Australia’s bishops should consider making an apology for hurt and discrimination suffered by women, the director of a bishops-funded agency for women told a national conference, earlier this month.
Donella Johnston, the director of the Office for the Participation of Women, made the comment in an address to the 46th biennial Catholic Women’s League conference in Townsville (September 2-5), organised by the current holders of the CWL’s roaming secretariat.
Ms Johnston said that although she had had “a very positive experience with clergy”, she wondered if an apology would be a way to “move forward”.
“I wonder if contrition and apology would be something that the hierarchy might like to think about,” Ms Johnston said, “contrition and apology for the hurt that women have felt over the years”.
“We had a national apology for the Stolen Generation in 2007 and that really healed a lot of the hurt in the Church and when I travel around Australia and I talk to women who are the mothers and grandmothers of victims of sexual abuse; women who have been excluded just for being a woman in parish life; I’m surprised that there is still quite a lot of hurt there,” Ms Johnston said.
The mooted idea of an apology was one of seven Ms Johnston nominated for encouraging young women’s participation in the life of the Church, labelling the “wooing” of young Generation X and Y women “the biggest challenge” the Church will face in the future.
“Many if not most Catholic women just see an institution that rates them as second class,” Ms Johnston said, quoting from an article in Time magazine on the dearth of female religious vocations in the US.
“Women aren’t in parishes to be exploited,” Ms Johnston said. “This is from young women I have spoken to.
“Don’t start asking the same person to do the same jobs because after a while you start to feel used.
“Another young woman said ‘we just won’t put up with it’. So we should be encouraging young women to be leaders and not just auxiliary functionaries.”
Ms Johnston said that the Church urgently needed to embrace “inclusive language” – an approach which favours the use of non-gendered terms, such as ‘people’ instead of ‘men’.
She provided a practical example from the time of her own adolescence in the language used by her then-parish priest.
“He didn’t ask for altar boys, he asked for altar servers.
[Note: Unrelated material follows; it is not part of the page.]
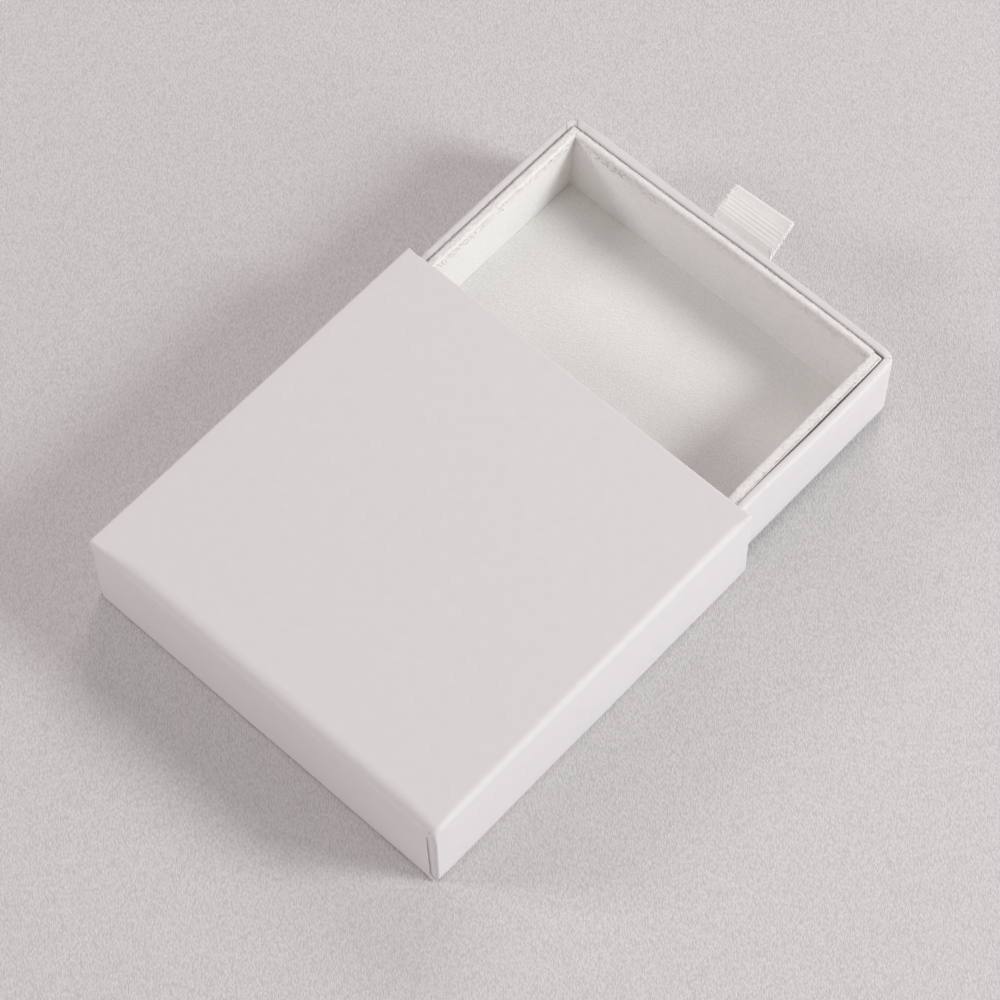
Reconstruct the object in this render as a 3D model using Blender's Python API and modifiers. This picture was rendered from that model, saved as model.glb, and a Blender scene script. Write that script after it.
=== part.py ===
"""Slide-out jewelry gift box: a paper-wrapped sleeve, a tray with a flocked liner, and a ribbon pull.

Metres, +Z up. The origin is the centre of the sleeve's underside. The sleeve is closed at +Y and open at
-Y, and the tray stands half way out of its mouth.
"""
import math

import bpy
import bmesh
from mathutils import Matrix, Vector

# Sleeve, outside sizes.
SLEEVE_WIDTH = 0.0900
SLEEVE_DEPTH = 0.0890
SLEEVE_HEIGHT = 0.0234

# Tray, outside sizes, and where it stands.
TRAY_WIDTH = 0.0852
TRAY_HEIGHT = 0.0190
TRAY_PULL = 0.0469          # how far its front stands out of the mouth
TRAY_SHIFT = 0.0004         # it rests towards one side of its play

# Sheet goods.
PAPER = 0.0002
FLOCK = 0.00025             # flocked paper with its pile
GLUE = 0.0003               # glue line between two layers
SKIN = PAPER + GLUE
CLEAR = 0.0003              # running clearance, and between pieces that only touch
SLEEVE_BOARD = 0.0007
TRAY_BOARD = 0.0008
TRAY_BASE_BOARD = 0.0009
LINER_BOARD = 0.0007
LINER_FLOOR_BOARD = 0.0007

# Folds and turned edges.
SIDE_EDGE = 0.0012          # rounding along the sleeve's side and upright edges
END_FOLD = 0.0026           # rounding where the top runs down into the closed end
HEM_FOLD = 0.0006           # rounding where the wrap turns under the sleeve
TRAY_CORNER = 0.0015
INNER_CORNER = 0.0003
EASE = 0.00012              # easing of a board's cut edges
BASE_INSET = 0.0006         # the base paper stops short of the edges
HEM = 0.0100                # width of the wrap turned under the sleeve
MOUTH_LIP = 0.0100          # depth of the wrap turned into the mouth
RIM_LIP = 0.0045            # depth of the tray's wrap turned in over the rim
FLOCK_LIP = 0.0040          # depth of the flocked paper turned down outside the liner

# Liner.
LINER_GAP = 0.0004          # the dark line between the tray's rim and the liner
LINER_DROP = 0.0001         # how far the liner's rim lies below the tray's
LINER_LEAN = math.radians(5.0)
LINER_FRONT_BOARD = 0.0007

# Ribbon pull.
RIBBON_WIDTH = 0.0160
RIBBON = 0.0003
RIBBON_LAYERS = 0.0006      # spacing of the two layers in the slot
RIBBON_RISE = math.radians(31.6)
RIBBON_REACH = 0.0106       # hinge line to the tip of the loop
RIBBON_ROOT = 0.0002
RIBBON_BELLY = 0.00045      # half the loop's opening near its tip
RIBBON_SHIFT = -0.0004      # off the tray's middle
SLOT_LEVEL = 0.0131         # above the tray's underside
SLOT_HEIGHT = 0.0015
SLOT_END = 0.0005           # slot beyond the ribbon at each end
HINGE_OUT = 0.0007          # hinge line in front of the tray
TAIL_DROP = 0.0080

ARC_STEPS = 5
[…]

He used inclusive language; this is the early 1980s. I can’t tell you how important it is to use inclusive language. We use inclusive language in all our schools, in all our government documents.
“We must start using inclusive language in the Church if we want to make the Church more relevant,” Ms Johnston said.
Her presentation took an even more personal turn when she spoke about her own journey of faith, speaking about not going to Mass during her 20s and what brought her back into active Catholic life.
Moving to Japan in 1988, Ms Johnston said Mass was not a readily available option but that she never lost contact with God, praying at a local Buddhist temple.
A book written by the Dalai Lama gave her reason to consider Catholicism anew in her late 20s.
“The Dalai Lama had been asked do you need to become a Buddhist to be happy… ‘No, you don’t need to be a Buddhist to be happy. What I would advise anyone to do would be to go back to the religion of your nativity, your childhood, and you will find in that religion – whatever that faith is – everything that you need to be happy, to lead a good, fulfilled life’ and I thought to myself, ‘wow, I’ll give Catholicism, I’ll give Christianity another go.”
Study at the Australian Catholic University followed in 1998, partly sponsored by her local Catholic education office.
Ms Johnston said reading the lives of the saints and theological study were invaluable in her return to the Catholic faith.
“I think if I had probably just relied on going to Mass for that I probably wouldn’t have found what I needed, just by going to Mass.
“I had to read about other people’s experience with falling in love with Christ.”
In one of her address’s lighter moments, Ms Johnston mused on the reaction of her family, living and deceased, to her taking up her current position as the director of an agency funded by the Australian Catholic Bishops Conference:
“I wonder what Dad would think of me working in this role. My bosses are the Australian Catholic bishops and I report to the Bishop of Wollongong, Bishop Peter Ingham, and I wonder what he would think of his daughter, I don’t know, trying to promote women.
“I guess it’s the oldest old boys’ club in the world isn’t it [laughs]… Mum’s quite bemused by it and my brothers as well”, Ms Johnston said.